Object modeling scripts:
______________________________

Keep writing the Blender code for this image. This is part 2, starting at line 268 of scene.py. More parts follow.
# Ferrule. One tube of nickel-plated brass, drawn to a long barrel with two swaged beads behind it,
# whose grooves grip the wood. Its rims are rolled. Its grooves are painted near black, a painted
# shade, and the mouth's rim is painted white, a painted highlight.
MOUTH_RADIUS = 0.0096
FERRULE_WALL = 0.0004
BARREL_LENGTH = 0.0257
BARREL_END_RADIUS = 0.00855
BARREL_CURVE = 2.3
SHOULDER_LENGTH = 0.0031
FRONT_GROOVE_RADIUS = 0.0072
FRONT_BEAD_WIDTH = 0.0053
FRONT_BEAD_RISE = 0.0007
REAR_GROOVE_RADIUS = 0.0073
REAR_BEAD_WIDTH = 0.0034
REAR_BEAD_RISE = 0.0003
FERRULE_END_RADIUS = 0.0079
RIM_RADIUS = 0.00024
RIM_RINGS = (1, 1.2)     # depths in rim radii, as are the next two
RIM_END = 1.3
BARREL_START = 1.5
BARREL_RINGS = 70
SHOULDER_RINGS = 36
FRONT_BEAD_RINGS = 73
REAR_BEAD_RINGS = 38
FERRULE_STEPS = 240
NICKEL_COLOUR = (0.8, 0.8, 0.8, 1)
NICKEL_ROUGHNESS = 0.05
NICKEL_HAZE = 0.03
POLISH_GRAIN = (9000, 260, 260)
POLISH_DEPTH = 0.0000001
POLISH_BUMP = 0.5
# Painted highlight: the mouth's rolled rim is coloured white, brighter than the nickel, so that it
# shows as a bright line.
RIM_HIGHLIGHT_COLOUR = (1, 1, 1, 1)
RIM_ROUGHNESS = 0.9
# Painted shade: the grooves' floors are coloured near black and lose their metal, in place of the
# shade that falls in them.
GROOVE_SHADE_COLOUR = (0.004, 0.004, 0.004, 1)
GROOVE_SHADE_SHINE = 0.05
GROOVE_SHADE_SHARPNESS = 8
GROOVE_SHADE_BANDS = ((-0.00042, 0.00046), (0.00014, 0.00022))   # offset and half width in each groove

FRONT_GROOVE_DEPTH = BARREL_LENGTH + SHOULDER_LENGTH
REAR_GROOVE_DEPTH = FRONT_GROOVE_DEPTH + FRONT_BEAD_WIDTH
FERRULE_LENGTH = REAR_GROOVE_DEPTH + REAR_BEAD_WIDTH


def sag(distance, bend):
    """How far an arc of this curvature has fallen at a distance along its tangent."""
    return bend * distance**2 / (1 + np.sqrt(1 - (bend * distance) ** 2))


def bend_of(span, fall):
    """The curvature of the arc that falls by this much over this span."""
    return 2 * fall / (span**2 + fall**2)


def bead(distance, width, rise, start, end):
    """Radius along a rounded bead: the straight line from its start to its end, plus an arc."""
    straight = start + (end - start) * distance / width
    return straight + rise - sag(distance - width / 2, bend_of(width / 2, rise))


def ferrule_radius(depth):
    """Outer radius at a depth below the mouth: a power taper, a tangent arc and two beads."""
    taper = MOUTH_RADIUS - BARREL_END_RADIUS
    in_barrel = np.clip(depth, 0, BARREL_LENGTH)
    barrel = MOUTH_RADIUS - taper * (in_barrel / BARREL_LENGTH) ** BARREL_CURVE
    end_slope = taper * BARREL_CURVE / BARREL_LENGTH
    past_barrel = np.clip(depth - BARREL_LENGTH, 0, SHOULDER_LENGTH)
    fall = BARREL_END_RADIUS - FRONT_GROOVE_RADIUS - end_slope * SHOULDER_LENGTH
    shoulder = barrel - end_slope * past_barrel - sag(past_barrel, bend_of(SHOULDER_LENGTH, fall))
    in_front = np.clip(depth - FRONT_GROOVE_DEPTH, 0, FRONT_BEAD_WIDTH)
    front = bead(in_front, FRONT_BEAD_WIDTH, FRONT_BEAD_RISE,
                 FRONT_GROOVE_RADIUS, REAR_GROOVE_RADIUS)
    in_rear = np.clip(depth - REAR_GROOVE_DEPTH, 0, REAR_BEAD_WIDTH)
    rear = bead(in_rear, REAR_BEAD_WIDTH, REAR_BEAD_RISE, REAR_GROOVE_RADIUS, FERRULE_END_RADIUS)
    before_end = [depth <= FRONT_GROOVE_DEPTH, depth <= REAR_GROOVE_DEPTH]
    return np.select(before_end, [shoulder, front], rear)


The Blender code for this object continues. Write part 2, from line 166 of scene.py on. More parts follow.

______________________________

What you need to do
Reproduce all the data word for word.

The answer
Keep writing the Blender code for this image. This is part 2, starting at line 268 of scene.py. More parts follow.
# Ferrule. One tube of nickel-plated brass, drawn to a long barrel with two swaged beads behind it,
# whose grooves grip the wood. Its rims are rolled. Its grooves are painted near black, a painted
# shade, and the mouth's rim is painted white, a painted highlight.
MOUTH_RADIUS = 0.0096
FERRULE_WALL = 0.0004
BARREL_LENGTH = 0.0257
BARREL_END_RADIUS = 0.00855
BARREL_CURVE = 2.3
SHOULDER_LENGTH = 0.0031
FRONT_GROOVE_RADIUS = 0.0072
FRONT_BEAD_WIDTH = 0.0053
FRONT_BEAD_RISE = 0.0007
REAR_GROOVE_RADIUS = 0.0073
REAR_BEAD_WIDTH = 0.0034
REAR_BEAD_RISE = 0.0003
FERRULE_END_RADIUS = 0.0079
RIM_RADIUS = 0.00024
RIM_RINGS = (1, 1.2)     # depths in rim radii, as are the next two
RIM_END = 1.3
BARREL_START = 1.5
BARREL_RINGS = 70
SHOULDER_RINGS = 36
FRONT_BEAD_RINGS = 73
REAR_BEAD_RINGS = 38
FERRULE_STEPS = 240
NICKEL_COLOUR = (0.8, 0.8, 0.8, 1)
NICKEL_ROUGHNESS = 0.05
NICKEL_HAZE = 0.03
POLISH_GRAIN = (9000, 260, 260)
POLISH_DEPTH = 0.0000001
POLISH_BUMP = 0.5
# Painted highlight: the mouth's rolled rim is coloured white, brighter than the nickel, so that it
# shows as a bright line.
RIM_HIGHLIGHT_COLOUR = (1, 1, 1, 1)
RIM_ROUGHNESS = 0.9
# Painted shade: the grooves' floors are coloured near black and lose their metal, in place of the
# shade that falls in them.
GROOVE_SHADE_COLOUR = (0.004, 0.004, 0.004, 1)
GROOVE_SHADE_SHINE = 0.05
GROOVE_SHADE_SHARPNESS = 8
GROOVE_SHADE_BANDS = ((-0.00042, 0.00046), (0.00014, 0.00022))   # offset and half width in each groove

FRONT_GROOVE_DEPTH = BARREL_LENGTH + SHOULDER_LENGTH
REAR_GROOVE_DEPTH = FRONT_GROOVE_DEPTH + FRONT_BEAD_WIDTH
FERRULE_LENGTH = REAR_GROOVE_DEPTH + REAR_BEAD_WIDTH


def sag(distance, bend):
    """How far an arc of this curvature has fallen at a distance along its tangent."""
    return bend * distance**2 / (1 + np.sqrt(1 - (bend * distance) ** 2))


def bend_of(span, fall):
    """The curvature of the arc that falls by this much over this span."""
    return 2 * fall / (span**2 + fall**2)


def bead(distance, width, rise, start, end):
    """Radius along a rounded bead: the straight line from its start to its end, plus an arc."""
    straight = start + (end - start) * distance / width
    return straight + rise - sag(distance - width / 2, bend_of(width / 2, rise))


def ferrule_radius(depth):
    """Outer radius at a depth below the mouth: a power taper, a tangent arc and two beads."""
    taper = MOUTH_RADIUS - BARREL_END_RADIUS
    in_barrel = np.clip(depth, 0, BARREL_LENGTH)
    barrel = MOUTH_RADIUS - taper * (in_barrel / BARREL_LENGTH) ** BARREL_CURVE
    end_slope = taper * BARREL_CURVE / BARREL_LENGTH
    past_barrel = np.clip(depth - BARREL_LENGTH, 0, SHOULDER_LENGTH)
    fall = BARREL_END_RADIUS - FRONT_GROOVE_RADIUS - end_slope * SHOULDER_LENGTH
    shoulder = barrel - end_slope * past_barrel - sag(past_barrel, bend_of(SHOULDER_LENGTH, fall))
    in_front = np.clip(depth - FRONT_GROOVE_DEPTH, 0, FRONT_BEAD_WIDTH)
    front = bead(in_front, FRONT_BEAD_WIDTH, FRONT_BEAD_RISE,
                 FRONT_GROOVE_RADIUS, REAR_GROOVE_RADIUS)
    in_rear = np.clip(depth - REAR_GROOVE_DEPTH, 0, REAR_BEAD_WIDTH)
    rear = bead(in_rear, REAR_BEAD_WIDTH, REAR_BEAD_RISE, REAR_GROOVE_RADIUS, FERRULE_END_RADIUS)
    before_end = [depth <= FRONT_GROOVE_DEPTH, depth <= REAR_GROOVE_DEPTH]
    return np.select(before_end, [shoulder, front], rear)


The Blender code for this object continues. Write part 2, from line 166 of scene.py on. More parts follow.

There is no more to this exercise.